Es läuft wieder in der deutschen Werkzeugmaschinenindustrie. Im ersten Halbjahr 2022 sind die Auftragseingänge um 34 % gestiegen. Laut Dr. Wilfried Schäfer, Geschäftsführer des Branchenverbands VDW, wurde damit in etwa wieder das Volumen von 2018 erreicht. In ruhigeren Zeiten, als man mit dem bekannten „Schweinezyklus“ planen konnte, wäre das eine gute Nachricht gewesen. Doch die Welt ist unsicherer geworden – politisch wie wirtschaftlich. Kaum jemand, der sich jetzt nicht dieselben Fragen stellen würde: Wie auf disruptive Veränderungen in Kernmärkten antworten, wie auf stockende Lieferketten reagieren, wie genügend Personal finden, wie den explodierenden Energiepreisen begegnen?
Als Schlüsseltechnologie, um diese Herausforderungen meistern zu können, stand in Stuttgart einmal mehr die Digitalisierung im Fokus. Beispiel Lieferketten: Wer hat es als Verbraucher nicht schon erlebt, dass ein Produkt beim Händler der Wahl nicht verfügbar war, bei Amazon aber schon? Plattformökonomie könnte auch im industriellen Bereich Auswege bieten, wenn eingespielte Beschaffungswege plötzlich nicht mehr funktionieren.
Beispiel Energie: Unternehmen werden beginnen, den Energieverbrauch auch in Kernprozessen auf den Prüfstand zu stellen. Erst Digitalisierung schafft aber die notwendige Transparenz dafür.
Beispiel Fachkräfte: Die Zahl derer, die das Know-how mitbringen, immer komplexer werdende Fertigungsprozesse zu beherrschen, sinkt. Und diejenigen, die es können, werden vielleicht nicht mehr ihr Leben lang an der Maschine stehen wollen. Digitalisierung und Automatisierung können hier einen großen Beitrag leisten – aber auch moderne Bedienkonzepte, die den Job für die kommende Generation attraktiver machen.
CNC – bedienbar wie ein Smartphone
Auf der AMB gab es viele Lösungen zu sehen, die diese Punkte adressieren. Dass etwa CNCs heute über ein Touch Panel verfügen und über Gestensteuerung à la Smartphone bedient werden, scheint fast schon selbstverständlich. Braucht das Benutzerinterface denn auch einen „Dark Mode“? Vor zehn Jahren hätte das wohl niemand gefragt, heute bieten ihn Hersteller wie Heidenhain an. Auch sonst wartet die neue Steuerungsgeneration TNC7 mit vielen Funktionen auf, die die Programmierung und Bedienung intuitiver machen sollen. Etwa über die grafische Programmierung: Anwender können Werkstückkonturen direkt am Touchscreen zeichnen. Die Steuerung übersetzt das und speichert die Zeichnung in der dialoggeführten TNC-Programmiersprache Klartext.
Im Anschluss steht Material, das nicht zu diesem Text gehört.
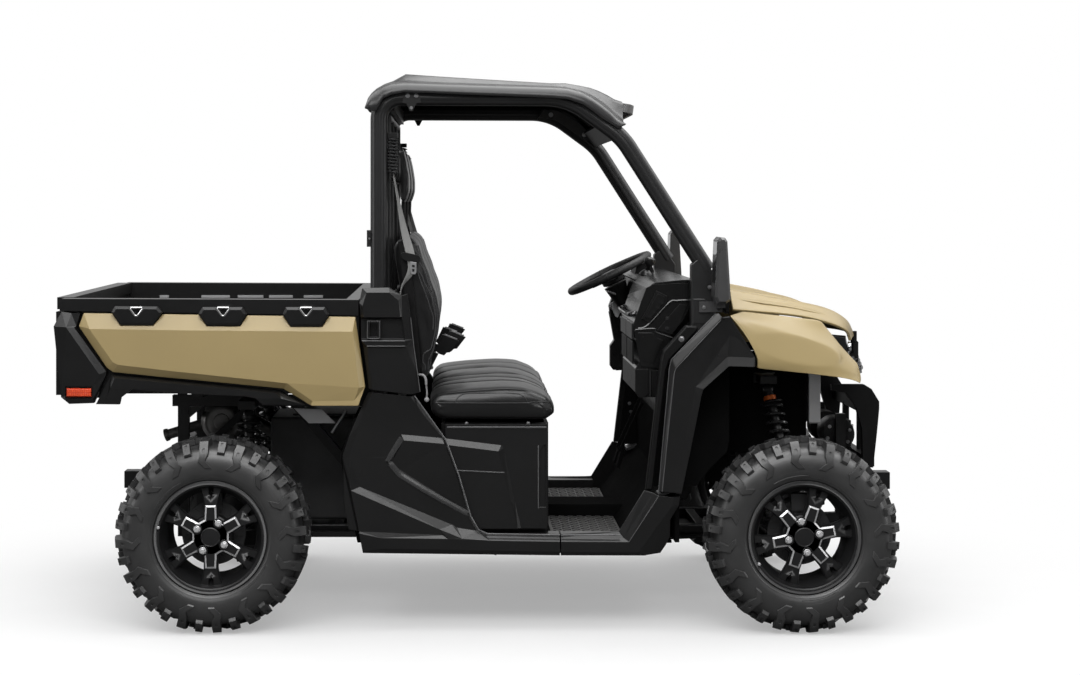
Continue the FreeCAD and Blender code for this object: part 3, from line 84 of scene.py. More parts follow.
world = bpy.data.worlds.new("studio")
SCENE.world = world
world.use_nodes = True
wt = world.node_tree
wt.nodes.clear()
w_out = wt.nodes.new("ShaderNodeOutputWorld")
w_mix = wt.nodes.new("ShaderNodeMixShader")
w_lp = wt.nodes.new("ShaderNodeLightPath")
w_cam = wt.nodes.new("ShaderNodeBackground")
w_cam.inputs["Color"].default_value = (1, 1, 1, 1)
w_cam.inputs["Strength"].default_value = 1.0
w_lit = wt.nodes.new("ShaderNodeBackground")
w_tc = wt.nodes.new("ShaderNodeTexCoord")
w_sep = wt.nodes.new("ShaderNodeSeparateXYZ")
w_ramp = wt.nodes.new("ShaderNodeValToRGB")
w_ramp.color_ramp.elements[0].position = 0.0
w_ramp.color_ramp.elements[0].color = (0.02, 0.02, 0.02, 1)
w_ramp.color_ramp.elements[1].position = 1.0
w_ramp.color_ramp.elements[1].color = (1.0, 1.0, 1.0, 1)
e = w_ramp.color_ramp.elements.new(0.30)
e.color = (0.10, 0.10, 0.10, 1)
e = w_ramp.color_ramp.elements.new(0.62)
e.color = (0.62, 0.62, 0.62, 1)
wt.links.new(w_tc.outputs["Generated"], w_sep.inputs[0])
wt.links.new(w_sep.outputs["Z"], w_ramp.inputs[0])
w_back = wt.nodes.new("ShaderNodeMapRange")
w_back.interpolation_type = "SMOOTHSTEP"
w_back.inputs["From Min"].default_value = 0.0
w_back.inputs["From Max"].default_value = 0.75
w_back.inputs["To Max"].default_value = 0.5
w_max = wt.nodes.new("ShaderNodeMath")
w_max.operation = "MAXIMUM"
wt.links.new(w_sep.outputs["Y"], w_back.inputs["Value"])
wt.links.new(w_ramp.outputs[0], w_max.inputs[0])
wt.links.new(w_back.outputs[0], w_max.inputs[1])
wt.links.new(w_max.outputs[0], w_lit.inputs["Color"])
w_lit.inputs["Strength"].default_value = 1.15
wt.links.new(w_lp.outputs["Is Camera Ray"], w_mix.inputs[0])
wt.links.new(w_lit.outputs[0], w_mix.inputs[1])
wt.links.new(w_cam.outputs[0], w_mix.inputs[2])
wt.links.new(w_mix.outputs[0], w_out.inputs[0])


def area(name, loc, target, sx, sy, power, glossy=True, diffuse=True):
    l = bpy.data.lights.new(name, "AREA")
    l.shape = "RECTANGLE"
    l.size, l.size_y = sx, sy
    l.energy = power
    o = bpy.data.objects.new(name, l)
    SCENE.collection.objects.link(o)
    o.location = loc
    d = Vector(target) - Vector(loc)
    o.rotation_euler = d.to_track_quat("-Z", "Y").to_euler()
    o.visible_camera = False
    o.visible_glossy = glossy
    o.visible_diffuse = diffuse
    return o


area("top_bank", (0.2, -0.3, 4.3), (0.1, -0.2, 0.6), 5.2, 3.4, 190, True, False)
area("top_fill", (0.0, -0.6, 4.4), (0.0, 0, 0.6), 5.0, 3.0, 54, False)
area("near_bank", (-0.5, -5.0, 4.6), (0.0, 0, 0.7), 5.6, 2.2, 172)
area("low_fill", (-0.4, -7.0, 2.4), (0.0, 0, 0.7), 6.0, 2.2, 60, False)
area("front_bank", (5.8, -1.3, 2.0), (0.9, -0.6, 1.2), 1.5, 3.4, 52, True, False)
area("fore_bank", (4.4, 1.3, 4.6), (1.0, -0.6, 1.4), 3.4, 3.4, 70, True, False)
area("front_fill", (5.5, -2.6, 2.6), (0.9, 0, 0.8), 1.2, 2.4, 20, False)
area("rear_bank", (-5.6, -1.3, 2.0), (-0.6, -0.6, 1.2), 1.5, 3.4, 42, True, False)
area("aft_bank", (-4.2, 1.1, 4.6), (-0.6, -0.6, 1.6), 3.0, 3.0, 90, True, False)
area("rear_fill", (-5.5, -1.6, 2.8), (-0.6, 0, 0.9), 1.2, 2.4, 24, False)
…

Auch das grafische Einrichten von Werkstücken funktioniert via Touchscreen. Der Anwender braucht nicht mehr zu wissen, welche Antastfunktionen er in welcher Reihenfolge einsetzen muss. Die Steuerung führt ihn anhand des virtuellen Abbilds auf dem Bildschirm mithilfe von Pfeilen durch die einzelnen Antastvorgänge. Am Ende muss er das Programm nur noch starten.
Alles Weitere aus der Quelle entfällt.